En la sala de mayor prestancia, bajo las vigas de madera, hay algunos muebles con incrustaciones de nácar, al parecer traídos desde Francia. La luz entra a borbotones por los ventanales e impacta en el rostro de Santo Tomás de Villanueva, arzobispo de Valencia, retratado a lomos de su borrico. En la sala contigua, otro lienzo evoca la figura de Mateo Aguiriano, obispo de Calahorra, arrojado de su diócesis por las tropas napoleónicas y diputado en las Cortes de Cádiz, en donde falleció.
La visita concluye en la capilla, una modesta habitación con un altar y un retablillo.
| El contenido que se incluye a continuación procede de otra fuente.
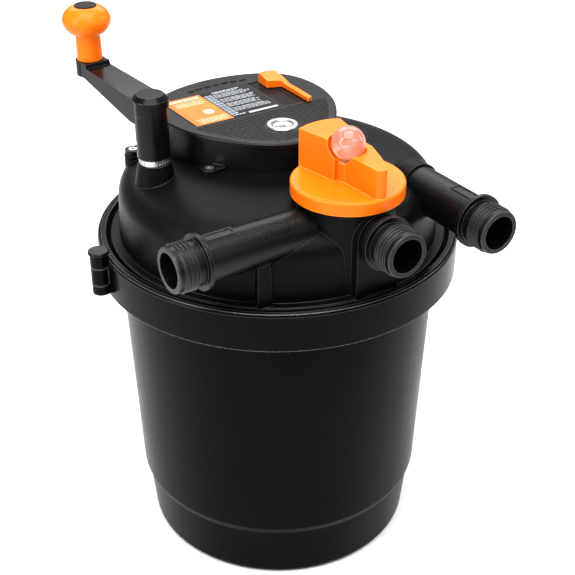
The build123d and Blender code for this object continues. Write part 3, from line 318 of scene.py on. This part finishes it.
# ---------------------------------------------------------------- label print
INK = 0.05 * MM               # thickness of one printed layer
SHORTEST_WORD = 1.8 * MM
LONGEST_WORD = 6.5 * MM
WORD_GAP = 0.9 * MM
LEAST_ROOM = 1.5 * MM         # a row ends when less than this is left of it
SMALL_PRINT = 1.2 * MM        # height of a row
FINE_PRINT = 1.1 * MM
HEADING = 5.2 * MM
MARK_RADIUS = 6.2 * MM
WHITE_ROWS = 20
ROWS_PER_BLOCK = 5            # the last row of each block stays blank
BOX_ROWS = 10
BOX_PITCH = 6.2 * MM
BOX_HEIGHT = 4.8 * MM
LABEL_MARGIN = 1.0 * MM
ORANGE_SHARE = 0.43           # of the label's width


def word_row(bm, picker, x0, x1, y, height, z):
    """A row of short bars of differing lengths, like a line of writing seen from far away."""
    x = x0
    while x < x1 - LEAST_ROOM:
        word = min(picker.uniform(SHORTEST_WORD, LONGEST_WORD), x1 - x)
        add_bar(bm, x, y - height, x + word, y, z, INK)
        x += word + WORD_GAP


def orange_side(x0, y0, x1, y1, top, picker):
    """The orange field with a heading, two blocks of four small rows and a round mark."""
    field = bmesh.new()
    add_bar(field, x0, y0, x1, y1, top, INK)
    piece("label_orange_field", field, label_orange)
    pale = bmesh.new()
    above = top + INK
    word_row(pale, picker, x0 + 3 * MM, x1 - 4 * MM, y1 - 3.5 * MM, HEADING, above)
    for row in range(4):
        y = y1 - (13 + 3.1 * row) * MM
        word_row(pale, picker, x0 + 6 * MM, x1 - (3 + 4 * (row % 2)) * MM, y, SMALL_PRINT, above)
    for row in range(4):
        y = y0 + (14 - 3.0 * row) * MM
        word_row(pale, picker, x0 + (6 + 3 * (row % 2)) * MM, x1 - 3 * MM, y, SMALL_PRINT, above)
    mark = bmesh.ops.create_circle(pale, cap_ends=True, segments=40, radius=MARK_RADIUS)["verts"]
    bmesh.ops.translate(pale, verts=mark, vec=(x0 + 30 * MM, y0 + 29 * MM, above + INK))
    piece("label_orange_print", pale, ink_pale)


def dark_side(x0, y0, x1, y1, top, picker):
    """White rows, a column of picture boxes and a solid bar along the lower edge."""
    white = bmesh.new()
    for row in range(2):
        y = y1 - (2.5 + 2.9 * row) * MM
        word_row(white, picker, x0 + 14 * MM, x1 - (8 + 6 * row) * MM, y, 1.5 * MM, top)
    pitch = (y1 - y0 - 20 * MM) / WHITE_ROWS
    for row in range(WHITE_ROWS):
        y = y1 - 10 * MM - row * pitch
        if row % ROWS_PER_BLOCK != ROWS_PER_BLOCK - 1:
            end = x1 - picker.uniform(1.5, 16) * MM
            word_row(white, picker, x0 + 12 * MM, end, y, FINE_PRINT, top)
    word_row(white, picker, x0 + 2 * MM, x0 + 19 * MM, y0 + 6 * MM, 1.8 * MM, top)
    add_bar(white, x0 + 21 * MM, y0 + 2.2 * MM, x1 - 2 * MM, y0 + 6.4 * MM, top, INK)
    piece("label_white_print", white, ink_white)
    boxes = bmesh.new()
    for row in range(BOX_ROWS):
        y = y1 - 8 * MM - BOX_PITCH * row
        add_bar(boxes, x0 + 1.6 * MM, y - BOX_HEIGHT, x0 + 6.0 * MM, y, top, INK)
        add_bar(boxes, x0 + 6.8 * MM, y - BOX_HEIGHT, x0 + 10.6 * MM, y, top, INK)
    piece("label_box_print", boxes, ink_grey)


def label_print():
    """Everything printed on the label plate, split into an orange and a dark side."""
    low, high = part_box("label_plate")
    picker = random.Random(5)
    split = low.x + (high.x - low.x) * ORANGE_SHARE
    y0 = low.y + LABEL_MARGIN
    y1 = high.y - LABEL_MARGIN
    orange_side(low.x + LABEL_MARGIN, y0, split, y1, high.z, picker)
    dark_side(split, y0, high.x - LABEL_MARGIN, y1, high.z, picker)


# ---------------------------------------------------------------- window
FACE_THICK = 0.4 * MM
FACE_DEPTH = 0.5 * MM         # of the face's middle below the lens
POINTER_DEPTH = 0.3 * MM
POINTER_THICK = 0.15 * MM
CROSS_THICK = 0.16 * MM
FACE_CLEARANCE = 0.1 * MM


def window_face():
    """A bright face with a dark pointer below the lens."""
    low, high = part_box("window_lens")
    middle = (low + high) / 2
    radius = (high.x - low.x) / 2 - FACE_CLEARANCE
    x, y = middle.x, middle.y
    face = bmesh.new()
    disc = bmesh.ops.create_cone(face, cap_ends=True, segments=48, radius1=radius, radius2=radius,
                                 depth=FACE_THICK)["verts"]
    bmesh.ops.translate(face, verts=disc, vec=(x, y, low.z - FACE_DEPTH))
    piece("window_face", face, bezel_silver)
    mark = bmesh.new()
    level = low.z - POINTER_DEPTH
    add_bar(mark, x - 6 * MM, y - 1.2 * MM, x + 6 * MM, y + 1.4 * MM, level, POINTER_THICK)
    add_bar(mark, x - 1.2 * MM, y - 4.5 * MM, x + 2.4 * MM, y + 4 * MM, level, CROSS_THICK)
    piece("window_pointer", mark, label_dark)


label_print()
window_face()


# ---------------------------------------------------------------- floor, lights and camera
FLOOR_HALF = 14.0             # metres
WORLD_STRENGTH = 0.35
LENS_MM = 72.0
SENSOR_MM = 36.0
VIEW_AZIMUTH = -33.0          # degrees from the front (-Y), positive to the right
VIEW_ELEVATION = 30.87
VIEW_DISTANCE = 1.299
AIM = Vector((8.99, -5.84, 289.5)) * MM


def pale_floor():
    """A plain pale floor under the object."""
    n = Nodes("floor_pale")
    cloud = n.noise(2.0, 3.0)
    n.set(Base_Color=n.mix(n.ramp(cloud, 0.3, 0.7), (0.90, 0.90, 0.90), (0.93, 0.93, 0.93)), Roughness=0.7)
    bm = bmesh.new()
    bmesh.ops.create_grid(bm, x_segments=1, y_segments=1, size=FLOOR_HALF)
    mesh_object("floor", bm, n.material)


def aimed(name, data, azimuth, elevation, distance):
    """An object that looks at the aim point from an angle and a distance."""
    obj = bpy.data.objects.new(name, data)
    a, e = radians(azimuth), radians(elevation)
    away = Vector((sin(a) * cos(e), -cos(a) * cos(e), sin(e)))
    obj.location = AIM + away * distance
    obj.rotation_euler = away.to_track_quat("Z", "Y").to_euler()
    bpy.context.scene.collection.objects.link(obj)
    return obj


def soft_light(name, azimuth, elevation, distance, size, power):
    """A rectangular area light, in degrees, metres and watts."""
    data = bpy.data.lights.new(name, "AREA")
    data.shape = "RECTANGLE"
    data.size, data.size_y = size
    data.energy = power
    aimed(name, data, azimuth, elevation, distance)


def world_light():
    """An even white surrounding."""
    world = bpy.data.worlds.new("studio")
    bpy.context.scene.world = world
    world.use_nodes = True
    background = world.node_tree.nodes["Background"]
    background.inputs["Color"].default_value = (1.0, 1.0, 1.0, 1.0)
    background.inputs["Strength"].default_value = WORLD_STRENGTH


def camera():
    """The camera of the main view."""
    data = bpy.data.cameras.new("camera")
    data.lens = LENS_MM
    data.sensor_width = SENSOR_MM
    data.clip_end = 100.0
    bpy.context.scene.camera = aimed("camera", data, VIEW_AZIMUTH, VIEW_ELEVATION, VIEW_DISTANCE)


pale_floor()
world_light()
# Azimuth, elevation, distance, width and height, power
soft_light("overhead", -33, 77, 2.6, (2.4, 2.4), 95)
soft_light("rear", 150, 42, 2.8, (3.4, 1.3), 44)
soft_light("left_panel", -88, 28, 2.2, (0.5, 1.6), 24)
soft_light("right_panel", 70, 25, 2.4, (0.6, 1.6), 12)
soft_light("front_strip", -10, 38, 2.0, (1.6, 0.25), 9)
camera()
bpy.context.scene.view_settings.view_transform = "Standard"
bpy.context.scene.view_settings.look = "Medium High Contrast"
Al tiempo que los cronistas recorren las estancias, Ignacio y Ángel van apagando y encendiendo luces. «Vivir en una casa así es muy caro y muy incómodo», reflexiona Ignacio Melchor. El último obispo calagurritano que residió en su palacio fue Abilio del Campo y de la Bárcena, que sostuvo el báculo de la diócesis desde 1953 hasta su jubilación en 1976. La cátedra episcopal, cuyo supuesto traslado a la capital provincial encendió un motín en el año 1892, continúa en Calahorra, aunque los obispos lleven muchos años durmiendo en Logroño.